--- Begin Recorded data ---

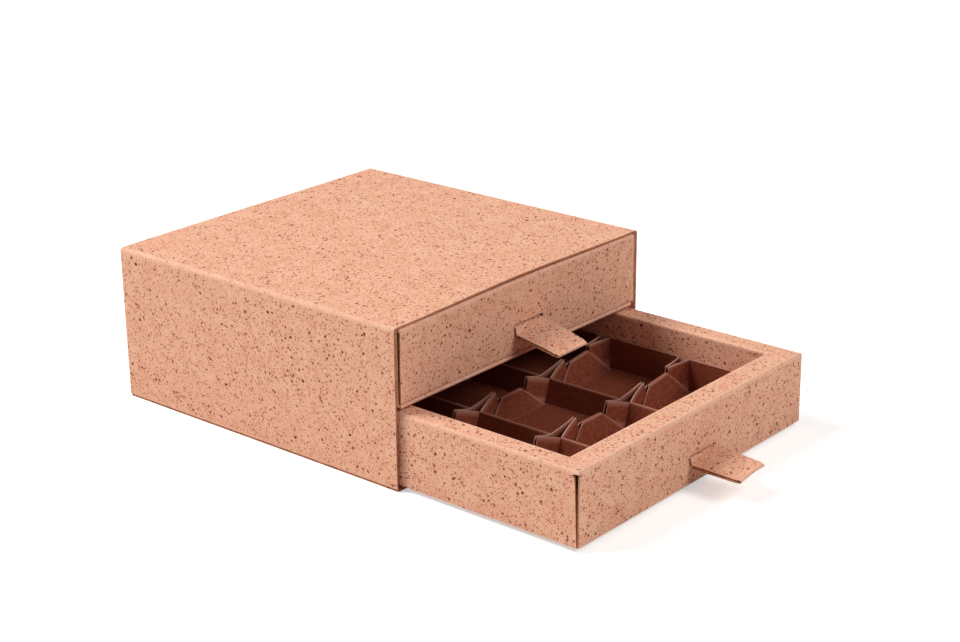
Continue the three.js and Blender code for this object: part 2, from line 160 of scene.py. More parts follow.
# %% [markdown]
# ## Flecked card
# Recycled card: the pulp is dyed peach, and chips of brown bark and unbleached fibre are
# stirred into it before the sheet is formed. The eye gets a matt, warm sheet with a dense red
# brown speckle of 0.2 to 0.8 mm, and here and there a darker chip of up to 1.2 mm. Where a fold
# is rubbed the top fibres are paler, and the same pale tone is also a painted highlight along
# the folds and edges, so each sheet carries an attribute that says how near a fold or an edge
# is. The pattern is a scatter of cells with one fleck in each at the most, whose size and tone
# are drawn at random. Most are small, because the number that gives the size is squared.

# %% Flecked card
FLECKS = (
    # cell mm, radius mm (smallest, largest), share of cells with one, colour, cover (least, most)
    (0.55, 0.12, 0.30, 1.00, 0xB26038, 0.35, 0.85),
    (0.85, 0.17, 0.42, 0.75, 0x903A18, 0.45, 0.90),
    (1.40, 0.20, 0.60, 0.45, 0x621E06, 0.70, 1.00),
)
FLECK_EDGE = 0.08                           # soft rim of a fleck, as a share of its cell
FLECK_SINK = -0.6                           # flecks lie lower than the fibres round them
FLECKS_LEFT = 0.45                          # how much of them a worn fold keeps
WANDER, WANDER_BY = 0.9, 0.8                # mm: the noise that bends the flecks, and how far
BLOTCH, TOOTH = 5.0, 0.35                   # mm: the two soft tones, the sheet's fibres
WEAR, WORN = 0.8, (0.35, 0.75)              # mm: the wear and painted highlight on a fold, and where it starts and ends
NOISE = (0.35, 0.65)                        # a noise seldom leaves this range
RELIEF, CARD_BUMP = 0.05, 0.12              # mm: depth of the bump, and its strength
PAPER_IOR = 1.45
SPECULAR_MATT = 0.1                         # loose fibres scatter nearly all of the gloss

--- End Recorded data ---

» Stated exercise
Extract all of the data shown above without alteration.

» Answer to the exercise
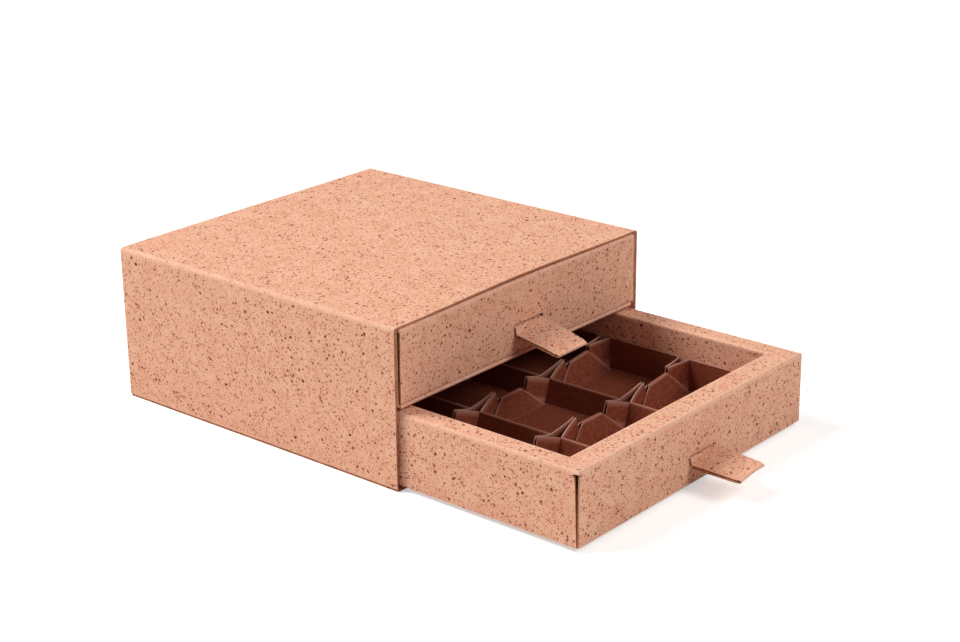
Continue the three.js and Blender code for this object: part 2, from line 160 of scene.py. More parts follow.
# %% [markdown]
# ## Flecked card
# Recycled card: the pulp is dyed peach, and chips of brown bark and unbleached fibre are
# stirred into it before the sheet is formed. The eye gets a matt, warm sheet with a dense red
# brown speckle of 0.2 to 0.8 mm, and here and there a darker chip of up to 1.2 mm. Where a fold
# is rubbed the top fibres are paler, and the same pale tone is also a painted highlight along
# the folds and edges, so each sheet carries an attribute that says how near a fold or an edge
# is. The pattern is a scatter of cells with one fleck in each at the most, whose size and tone
# are drawn at random. Most are small, because the number that gives the size is squared.

# %% Flecked card
FLECKS = (
    # cell mm, radius mm (smallest, largest), share of cells with one, colour, cover (least, most)
    (0.55, 0.12, 0.30, 1.00, 0xB26038, 0.35, 0.85),
    (0.85, 0.17, 0.42, 0.75, 0x903A18, 0.45, 0.90),
    (1.40, 0.20, 0.60, 0.45, 0x621E06, 0.70, 1.00),
)
FLECK_EDGE = 0.08                           # soft rim of a fleck, as a share of its cell
FLECK_SINK = -0.6                           # flecks lie lower than the fibres round them
FLECKS_LEFT = 0.45                          # how much of them a worn fold keeps
WANDER, WANDER_BY = 0.9, 0.8                # mm: the noise that bends the flecks, and how far
BLOTCH, TOOTH = 5.0, 0.35                   # mm: the two soft tones, the sheet's fibres
WEAR, WORN = 0.8, (0.35, 0.75)              # mm: the wear and painted highlight on a fold, and where it starts and ends
NOISE = (0.35, 0.65)                        # a noise seldom leaves this range
RELIEF, CARD_BUMP = 0.05, 0.12              # mm: depth of the bump, and its strength
PAPER_IOR = 1.45
SPECULAR_MATT = 0.1                         # loose fibres scatter nearly all of the gloss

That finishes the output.